A partir de 2026, essa participação poderá aumentar para 45%, uma mudança esperada que pode ajudar agricultores como Luzia Márcia, que ainda não fornece para o PNAE, mas está empenhada em garantir seu espaço. Para ela, escoar a produção é um desafio gigantesco.
Referência global
Nos dias 18 e 19 de setembro, o Brasil foi sede da 2ª Cúpula Global pela Alimentação Escolar, reunindo representantes de mais de 90 países com o objetivo de garantir uma alimentação de qualidade para 700 milhões de estudantes até 2030. Durante o evento, a ministra da Educação de São Tomé e Príncipe destacou a cooperação com o Brasil, mencionando a formação de nutricionistas locais por profissionais brasileiros. Essa troca de experiências fortalece a valorização de alimentos locais nas escolas.
Atualmente, o PNAE atende cerca de 40 milhões de estudantes todos os dias, do início da educação infantil até o EJA (Educação de Jovens e Adultos). Daniel Balaban reforça: “O programa ajudou o Brasil a sair do Mapa da Fome da ONU. Para muitos alunos, a refeição na escola é a principal do dia”.
Desafios do cotidiano
Porém, administrar o PNAE não é uma tarefa fácil. Em 2025, o orçamento foi de R$ 5,5 bilhões, com repasses diários que variam de R$ 0,41 para alunos do EJA até R$ 1,37 para crianças da creche. O problema é que, antes do último reajuste em 2023, os valores ficaram congelados por cinco anos. Para complicar, muitos estados e municípios não complementam o recurso, especialmente nas regiões Norte e Nordeste.
Nutricionistas do Brasil expressaram suas dificuldades em cumprir as exigências do programa. Quase metade (47%) afirmaram que enfrentam obstáculos, como a falta de estrutura para preparar refeições, resistência de famílias e equipes escolares, e o aumento dos preços dos alimentos.

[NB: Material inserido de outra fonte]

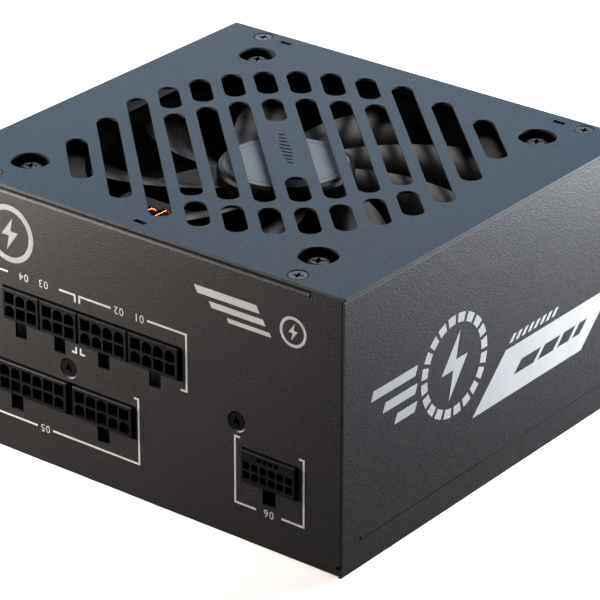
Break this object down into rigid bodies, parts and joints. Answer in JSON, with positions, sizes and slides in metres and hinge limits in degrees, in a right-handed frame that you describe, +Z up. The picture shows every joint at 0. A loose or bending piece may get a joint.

Repensando a alimentação escolar
Albaneide Peixinho, presidente da Associação Brasileira de Nutrição, aponta que esses problemas refletem a forma como os gestores ainda veem a alimentação escolar. “A maioria ainda a considera como ‘merenda’, reduzindo-a a um lanche rápido e assistencialista”, observa. Com vasta experiência no PNAE, Albaneide destaca que esse programa é muito mais que isso; é uma oportunidade de promover saúde e hábitos alimentares saudáveis, fundamentais para o aprendizado.
Apesar de receber reconhecimento mundial e estar consagrado na Constituição, há ainda muito a percorrer para que o PNAE atinja seu pleno potencial. A luta por uma alimentação boa e saudável nas escolas é um esforço contínuo que beneficia não só o presente, mas também o futuro das novas gerações.